The term supervised learning is used to describe a subclass of machine learning problems where we are provided with a set of labeled examples for training and can use that data to determine a function that would take any new example and predict the label for that. There are two types of supervised learning techiques, classification and regression.

Here, the term "example" refers to the input part of the function (that can be used to make the prediction) and the term "label" refers to the output of the function (that needs to be predicted).

Steps of supervised learning

Supervised learning is a process that goes through several steps, which are presented here in a table.

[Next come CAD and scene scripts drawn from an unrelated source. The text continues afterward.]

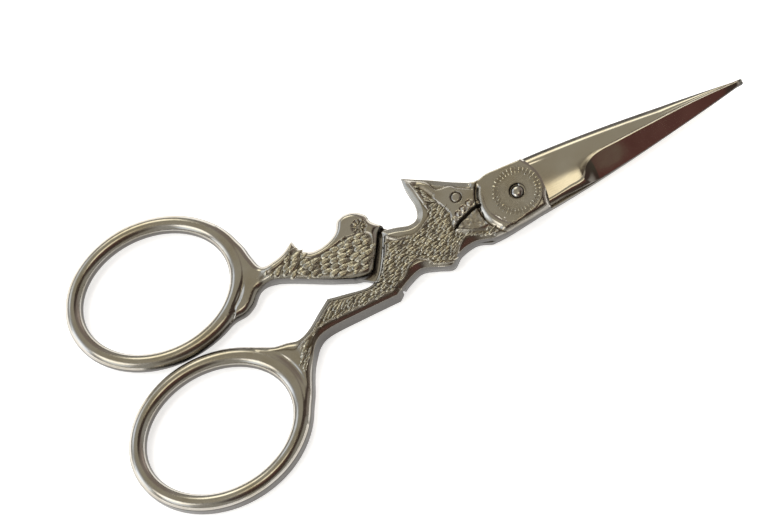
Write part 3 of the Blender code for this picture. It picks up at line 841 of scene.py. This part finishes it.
blade = {
    "root": 0.5,
    "tip": 36.0,
    "spine": (4.42, 0.42, 1.5),          # root, tip, taper
    "edge": [(0.5, -3.72), (3.0, -3.72), (6.0, -3.5), (9.4, -3.4)],
    "edgeTip": (0.08, 1.35),
    "shoulder": [(0.5, -2.85), (4.0, -2.8), (7.2, -2.45), (9.2, -2.2), (9.7, -1.75), (10.3, -1.2), (11.0, -0.65),
                 (11.9, -0.2), (13.2, 0.05), (16.0, 0.15), (20.0, 0.3), (28.0, 0.5), (36.0, 0.3)],
    "crest": [(0.5, 3.0), (4.8, 2.6), (7.7, 1.95), (10.5, 1.25), (13.3, 0.75), (16.0, 0.75), (26.0, 0.8),
              (36.0, 0.36)],
    "edgeBreak": 9.4,                    # from here on the edge runs straight to the tip
    "grindStart": 9.3,
    "grindEnd": 13.2,
    "nose": 0.5,
    "heightRoot": 1.74,
    "heightTip": 0.42,
    "crown": 0.12,                       # fall of the face towards the shoulder, as a share of its width
    "spineBand": 1.3,
    "backShift": 0.32,
    "backLean": 0.004,
}


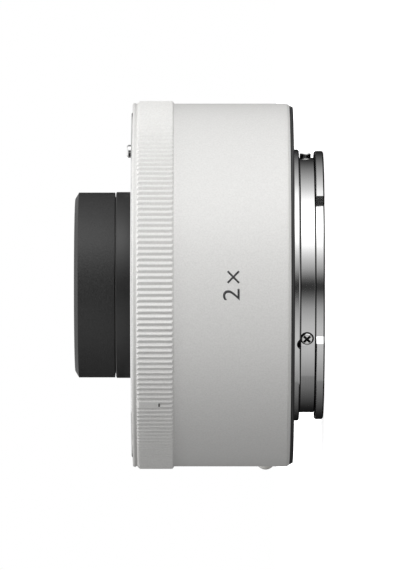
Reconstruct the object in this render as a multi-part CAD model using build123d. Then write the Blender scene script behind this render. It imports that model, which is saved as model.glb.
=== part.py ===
from build123d import *
from math import copysign, cos, pi, sin, sqrt
import os

# A 2x teleconverter for a mirrorless camera, in millimetres.
# Z is the optical axis, upwards towards the mounted lens. Z = 0 is the face that meets the camera.
# Bearings are degrees round the axis from +X. The photograph looks along +Y, with +X at the top.

# The two mounts, which the camera and the lens fix
flange_spacing = 27.25
register_radius = 23.0
lug_inset = 0.25
throat_play = 0.05
tab_reach = 1.3
contact_inset = 4.4
screw_circle_margin = 3.5
contact_bearing = 180
release_bearing = 30
lug_centres = (-16.4, -148.6, 97.6)
lug_spans = (66, 66, 62)

# Clearances shared by all pieces
fit_gap = 0.05
loose_gap = 0.15
seat_gap = 0.02
span_play = 1
overrun = 1.0

# Outer white barrel
barrel_rim_width = 1.57
barrel_wall = 1.32
barrel_chamfer_height = 0.4
barrel_chamfer_depth = 0.27
barrel_groove_start = 0.44
barrel_groove_width = 0.1
barrel_groove_depth = 0.08
barrel_lip_height = 0.8
barrel_lip_width = 1.6

# Ribbed grip ring
grip_proud = 0.43
grip_end_depth = 0.99
grip_height = 6.16
grip_rear_chamfer_height = 0.3
grip_rear_chamfer_depth = 0.34
grip_front_chamfer_height = 0.4
grip_front_chamfer_depth = 0.32
rib_count = 200
rib_depth = 0.27
groove_top_share = 0.88
groove_foot_share = 0.12
rib_pad_bearing = -129.8
rib_pad_width = 1.3
rib_pad_height = 3.9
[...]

Aspect What gets chosen here Description
Feature selection The set of features that the model depends on. Based on the problem domain, we come up with a list of relevant features that affect the output function. If we choose too few features, then the task might be theoretically impossible. For instance, if the only feature we have for a house is its area, and we need to predict the price, we cannot do the prediction too well. The more the features, the better our ability to predict in principle. However, too many features means more effort spent collecting their values, and there are also dangers of overfitting.
Model class selection (not to be confused with hyperparameter optimization) The functional form (with parameters) describing how the output depends on the features. This again depends on theoretical knowledge based on the problem domain, as well as empirical exploration of the data gathered.
Cost function selection The cost function (or error function) used to measure error on new data. This again depends on theoretical knowledge based on the problem domain, and also on the choice of model type. Often, the error function selection is bundled with the model class selection, because part of the model class selection process also includes identifying the nature of distribution of errors or anomalies. This has the property that if we choose parameters so that our predicted function matches the actual function precisely, the error is zero. In principle, however, the error function is independent of the model class, so we can essentially combine any permissible model class with any permissible error function.
Regularization-type choices The choice of regularization function to add to the cost function when using on the training data. Requires choosing regularization hyperparameter(s).
Learning algorithm applied on the training data The values of the parameters (not uniquely determined, we might get a portfolio of choices for different hyperparameter choices) This is the algorithm that tries to solve the optimization function of choosing values of the parameters (for our chosen model) so that the error function is minimized (or close to minimized). Note that we are trying to minimize the error function for unknown inputs, but our algorithm is being trained on known inputs. Thus, there are issues of overfitting. This problem is addressed through a number of techniques, including regularization and early stopping.
Cross-validation (relates to hyperparameter optimization) The actual values of the hyperparameters and parameters This includes techniques that tweak the hyperparameters that control the performance of the learning algorithm. These could include learning rate parameters for gradient descent, or regularization parameters introduced to avoid overfitting.